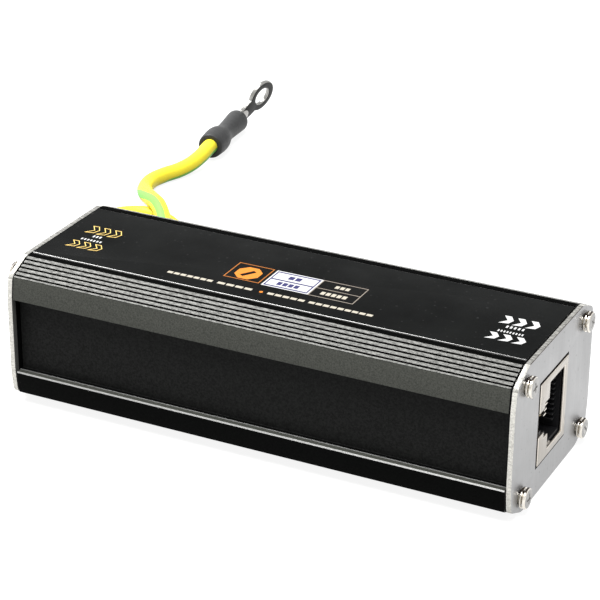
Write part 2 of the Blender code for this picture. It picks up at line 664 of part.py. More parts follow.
def smooth_path(route, spacing):
    """Points at an even spacing on a Catmull-Rom curve through the route."""
    guide = [route[0] * 2 - route[1]] + route + [route[-1] * 2 - route[-2]]
    steps = 16
    fine = []
    for a, b, c, d in zip(guide, guide[1:], guide[2:], guide[3:]):
        for i in range(steps):
            t = i / steps
            fine.append((b * 2 + (c - a) * t + (a * 2 - b * 5 + c * 4 - d) * t * t
                         + (b * 3 - a - c * 3 + d) * t ** 3) / 2)
    fine.append(route[-1])
    travelled = [0.0]
    for before, after in zip(fine, fine[1:]):
        travelled.append(travelled[-1] + (after - before).length)
    count = round(travelled[-1] / spacing)
    path, at = [fine[0]], 0
    for i in range(1, count):
        goal = travelled[-1] * i / count
        while travelled[at + 1] < goal:
            at += 1
        share = (goal - travelled[at]) / (travelled[at + 1] - travelled[at])
        path.append(fine[at].lerp(fine[at + 1], share))
    path.append(fine[-1])
    return path


def build_earth_lead():
    """The free lead, from the grommet's outer face to the middle of its sleeve."""
    exit_x = -(PLATE_OUTER_X + GAP + GROMMET_LIP + GAP)
    route = [Vector((exit_x, LEAD_EXIT_Y, MID_HEIGHT))] + [Vector(point) for point in LEAD_ROUTE]
    wire("earth_lead", smooth_path(route, LEAD_POINT_SPACING))


def terminal_place():
    """The sleeve's frame: its origin is the wire's end and +X runs to the ring."""
    end = Matrix.Translation(LEAD_ROUTE[-1])
    return end @ Matrix.Rotation(TERMINAL_HEADING, 4, "Z") @ Matrix.Rotation(TERMINAL_DIP, 4, "Y")


def build_sleeve():
    """The shrunk sleeve over the wire's end and the terminal's barrel."""
    bore = LEAD_RADIUS + GAP
    start = -SLEEVE_OVER_WIRE
    end = start + SLEEVE_LENGTH
    waist = start + SLEEVE_WAIST
    middle = (SLEEVE_WIDE_RADIUS + SLEEVE_NARROW_RADIUS) / 2
    outer = [(SLEEVE_NARROW_RADIUS, end), (SLEEVE_NARROW_RADIUS, waist + SLEEVE_RUN_OUT),
             (middle, waist + SLEEVE_STEP), (SLEEVE_WIDE_RADIUS, waist - SLEEVE_STEP),
             (SLEEVE_WIDE_RADIUS, start)]
    profile = [(bore, end)] + outer + [(bore, start), (bore, end)]
    place = terminal_place() @ Matrix.Rotation(math.pi / 2, 4, "Y")
    turned("shrink_sleeve", profile, place, black_plastic())


def build_ring_terminal():
    """A crimp terminal: a round barrel in the sleeve and a flat tongue with a ring, bent up and turned."""
    neck_x = SLEEVE_LENGTH - SLEEVE_OVER_WIRE + BARREL_OUT
    half = TONGUE_WIDTH / 2
    root = TONGUE_ROOT_WIDTH / 2
    opening = math.asin(half / RING_RADIUS)
    steps = 28
    angles = [math.pi - opening - (2 * math.pi - 2 * opening) * i / steps for i in range(steps + 1)]
    edge = [(-TONGUE_ROOT, -root), (-TONGUE_ROOT, root), (TONGUE_SHOULDER, half)]
    edge += [(TONGUE_LENGTH + RING_RADIUS * math.cos(a), RING_RADIUS * math.sin(a)) for a in angles]
    edge += [(TONGUE_SHOULDER, -half)]
    hole = circle(RING_HOLE_RADIUS, (TONGUE_LENGTH, 0.0))
    twisted = terminal_place() @ Matrix.Rotation(TERMINAL_TWIST, 4, "X")
    bent = twisted @ Matrix.Translation((neck_x, 0, 0)) @ Matrix.Rotation(-TONGUE_BEND, 4, "Y")
    bent = bent @ Matrix.Rotation(RING_TURN, 4, "X")
    tongue = as_mesh(outline_solid("tongue_form", [edge, hole], TONGUE_THICKNESS, bent, None))
    barrel_length = neck_x - GAP
    bpy.ops.mesh.primitive_cylinder_add(vertices=ROUND_STEPS, radius=BARREL_RADIUS, depth=barrel_length)
    barrel = bpy.context.object
    barrel.name = "ring_terminal"
    along = Matrix.Translation((GAP + barrel_length / 2, 0, 0)) @ Matrix.Rotation(math.pi / 2, 4, "Y")
    barrel.matrix_world = twisted @ along
    keep(barrel, tin())
    combine(barrel, tongue, "UNION")


def main():
    start_scene()
    build_housing()
    build_name_plate()
    build_end_plates()
    build_fasteners()
    build_sockets()
    build_board()
    build_earth_parts()
    build_earth_lead()
    build_sleeve()
    build_ring_terminal()


main()
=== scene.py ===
"""Ethernet surge protector: its ribbed body, plates, sockets, fasteners, printed marks and earth lead.

Metres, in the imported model's own frame: +X to the protected socket, +Y to the back, +Z up.
"""

import math

import bmesh
import bpy
from mathutils import Matrix, Vector


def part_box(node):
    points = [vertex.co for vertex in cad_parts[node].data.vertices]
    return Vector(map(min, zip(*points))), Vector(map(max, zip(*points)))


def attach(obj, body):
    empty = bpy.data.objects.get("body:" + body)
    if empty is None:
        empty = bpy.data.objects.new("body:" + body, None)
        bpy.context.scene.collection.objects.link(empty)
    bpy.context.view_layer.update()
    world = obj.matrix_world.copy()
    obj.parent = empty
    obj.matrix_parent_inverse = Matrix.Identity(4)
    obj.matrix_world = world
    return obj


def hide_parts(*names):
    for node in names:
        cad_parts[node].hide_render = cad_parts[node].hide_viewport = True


bl_info = {
    "name": "Ethernet surge protector",
    "version": (1, 0, 0),
    "blender": (4, 5, 0),
    "location": "3D View > Sidebar > Surge Protector",
    "description": "Builds the dressed pieces of an inline network surge protector around its CAD frame",
    "category": "Object",
}

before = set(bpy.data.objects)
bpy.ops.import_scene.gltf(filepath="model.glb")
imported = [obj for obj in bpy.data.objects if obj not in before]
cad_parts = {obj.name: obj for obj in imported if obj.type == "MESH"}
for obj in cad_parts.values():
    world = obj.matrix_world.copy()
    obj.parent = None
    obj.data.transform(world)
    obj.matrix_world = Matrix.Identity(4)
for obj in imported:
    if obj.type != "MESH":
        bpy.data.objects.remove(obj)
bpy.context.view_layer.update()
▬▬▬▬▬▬
Task to complete →
The line containing "build_housing()" opens the part, and the line containing "bpy.context.scene.collection.objects.link(empty)" closes it. Output that part exactly, with both, and only that.

Exercise solution →
    build_housing()
    build_name_plate()
    build_end_plates()
    build_fasteners()
    build_sockets()
    build_board()
    build_earth_parts()
    build_earth_lead()
    build_sleeve()
    build_ring_terminal()


main()
=== scene.py ===
"""Ethernet surge protector: its ribbed body, plates, sockets, fasteners, printed marks and earth lead.

Metres, in the imported model's own frame: +X to the protected socket, +Y to the back, +Z up.
"""

import math

import bmesh
import bpy
from mathutils import Matrix, Vector


def part_box(node):
    points = [vertex.co for vertex in cad_parts[node].data.vertices]
    return Vector(map(min, zip(*points))), Vector(map(max, zip(*points)))


def attach(obj, body):
    empty = bpy.data.objects.get("body:" + body)
    if empty is None:
        empty = bpy.data.objects.new("body:" + body, None)
        bpy.context.scene.collection.objects.link(empty)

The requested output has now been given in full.